WHAT IS NEEDED> Copy out all of the data exactly as it appears.

DATA EXTRACT>
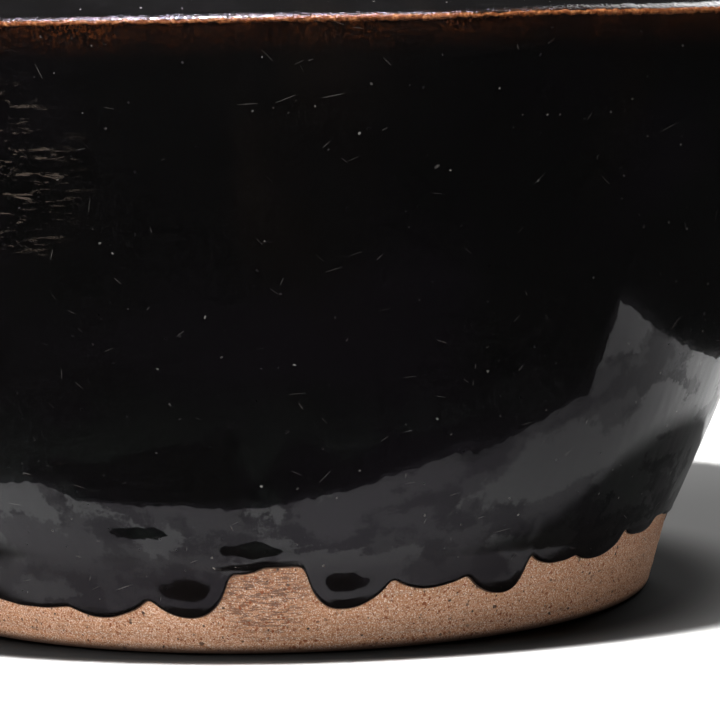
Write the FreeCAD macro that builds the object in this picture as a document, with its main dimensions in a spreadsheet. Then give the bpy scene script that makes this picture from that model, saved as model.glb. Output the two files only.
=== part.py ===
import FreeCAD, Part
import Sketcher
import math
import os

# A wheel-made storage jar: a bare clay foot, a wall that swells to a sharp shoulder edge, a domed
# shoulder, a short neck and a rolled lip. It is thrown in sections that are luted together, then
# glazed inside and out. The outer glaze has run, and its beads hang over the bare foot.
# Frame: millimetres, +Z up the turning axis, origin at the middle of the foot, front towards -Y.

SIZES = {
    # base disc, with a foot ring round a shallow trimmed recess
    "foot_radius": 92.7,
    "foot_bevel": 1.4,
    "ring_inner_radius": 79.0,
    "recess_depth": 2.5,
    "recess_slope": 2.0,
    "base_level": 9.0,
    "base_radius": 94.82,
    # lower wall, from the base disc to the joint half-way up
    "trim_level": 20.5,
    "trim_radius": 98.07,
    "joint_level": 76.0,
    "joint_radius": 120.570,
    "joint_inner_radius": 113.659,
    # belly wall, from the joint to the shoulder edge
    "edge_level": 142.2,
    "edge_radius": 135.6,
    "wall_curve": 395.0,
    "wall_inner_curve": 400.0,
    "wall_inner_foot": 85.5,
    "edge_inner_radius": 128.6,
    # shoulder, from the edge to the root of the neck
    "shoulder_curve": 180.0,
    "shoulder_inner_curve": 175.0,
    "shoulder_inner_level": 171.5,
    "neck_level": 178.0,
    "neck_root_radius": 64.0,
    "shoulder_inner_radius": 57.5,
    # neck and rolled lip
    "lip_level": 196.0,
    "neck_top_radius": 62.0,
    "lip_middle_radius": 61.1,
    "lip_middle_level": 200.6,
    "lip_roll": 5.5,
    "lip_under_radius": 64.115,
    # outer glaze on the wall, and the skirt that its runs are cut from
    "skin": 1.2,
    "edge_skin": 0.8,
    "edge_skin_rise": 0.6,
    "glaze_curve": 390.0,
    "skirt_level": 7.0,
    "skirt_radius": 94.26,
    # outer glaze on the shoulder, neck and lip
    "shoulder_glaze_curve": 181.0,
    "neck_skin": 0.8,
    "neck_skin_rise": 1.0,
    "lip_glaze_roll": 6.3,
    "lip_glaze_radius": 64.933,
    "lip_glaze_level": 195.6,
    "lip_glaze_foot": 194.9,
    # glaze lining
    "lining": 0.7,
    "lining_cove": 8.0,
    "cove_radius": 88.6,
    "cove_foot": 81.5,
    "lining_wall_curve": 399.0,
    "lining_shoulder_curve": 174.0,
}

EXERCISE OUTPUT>
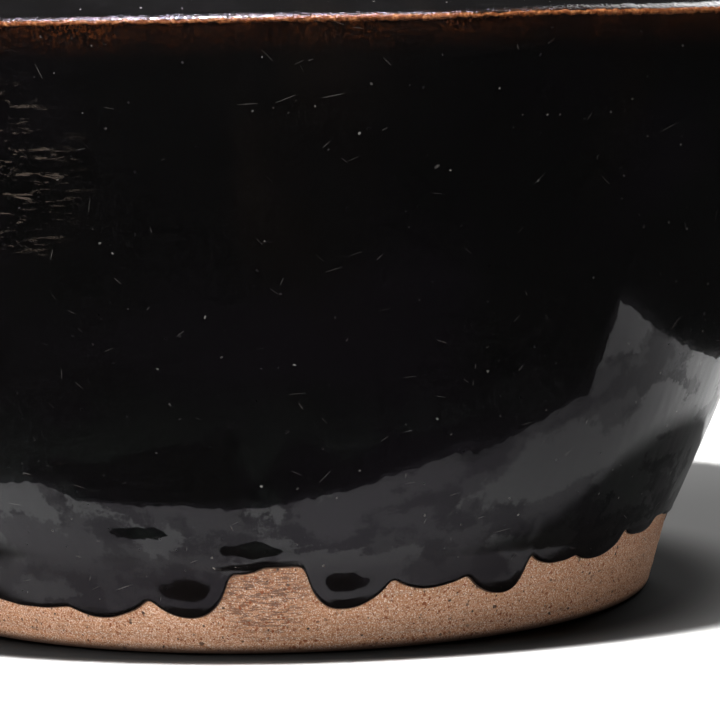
Write the FreeCAD macro that builds the object in this picture as a document, with its main dimensions in a spreadsheet. Then give the bpy scene script that makes this picture from that model, saved as model.glb. Output the two files only.
=== part.py ===
import FreeCAD, Part
import Sketcher
import math
import os

# A wheel-made storage jar: a bare clay foot, a wall that swells to a sharp shoulder edge, a domed
# shoulder, a short neck and a rolled lip. It is thrown in sections that are luted together, then
# glazed inside and out. The outer glaze has run, and its beads hang over the bare foot.
# Frame: millimetres, +Z up the turning axis, origin at the middle of the foot, front towards -Y.

SIZES = {
    # base disc, with a foot ring round a shallow trimmed recess
    "foot_radius": 92.7,
    "foot_bevel": 1.4,
    "ring_inner_radius": 79.0,
    "recess_depth": 2.5,
    "recess_slope": 2.0,
    "base_level": 9.0,
    "base_radius": 94.82,
    # lower wall, from the base disc to the joint half-way up
    "trim_level": 20.5,
    "trim_radius": 98.07,
    "joint_level": 76.0,
    "joint_radius": 120.570,
    "joint_inner_radius": 113.659,
    # belly wall, from the joint to the shoulder edge
    "edge_level": 142.2,
    "edge_radius": 135.6,
    "wall_curve": 395.0,
    "wall_inner_curve": 400.0,
    "wall_inner_foot": 85.5,
    "edge_inner_radius": 128.6,
    # shoulder, from the edge to the root of the neck
    "shoulder_curve": 180.0,
    "shoulder_inner_curve": 175.0,
    "shoulder_inner_level": 171.5,
    "neck_level": 178.0,
    "neck_root_radius": 64.0,
    "shoulder_inner_radius": 57.5,
    # neck and rolled lip
    "lip_level": 196.0,
    "neck_top_radius": 62.0,
    "lip_middle_radius": 61.1,
    "lip_middle_level": 200.6,
    "lip_roll": 5.5,
    "lip_under_radius": 64.115,
    # outer glaze on the wall, and the skirt that its runs are cut from
    "skin": 1.2,
    "edge_skin": 0.8,
    "edge_skin_rise": 0.6,
    "glaze_curve": 390.0,
    "skirt_level": 7.0,
    "skirt_radius": 94.26,
    # outer glaze on the shoulder, neck and lip
    "shoulder_glaze_curve": 181.0,
    "neck_skin": 0.8,
    "neck_skin_rise": 1.0,
    "lip_glaze_roll": 6.3,
    "lip_glaze_radius": 64.933,
    "lip_glaze_level": 195.6,
    "lip_glaze_foot": 194.9,
    # glaze lining
    "lining": 0.7,
    "lining_cove": 8.0,
    "cove_radius": 88.6,
    "cove_foot": 81.5,
    "lining_wall_curve": 399.0,
    "lining_shoulder_curve": 174.0,
}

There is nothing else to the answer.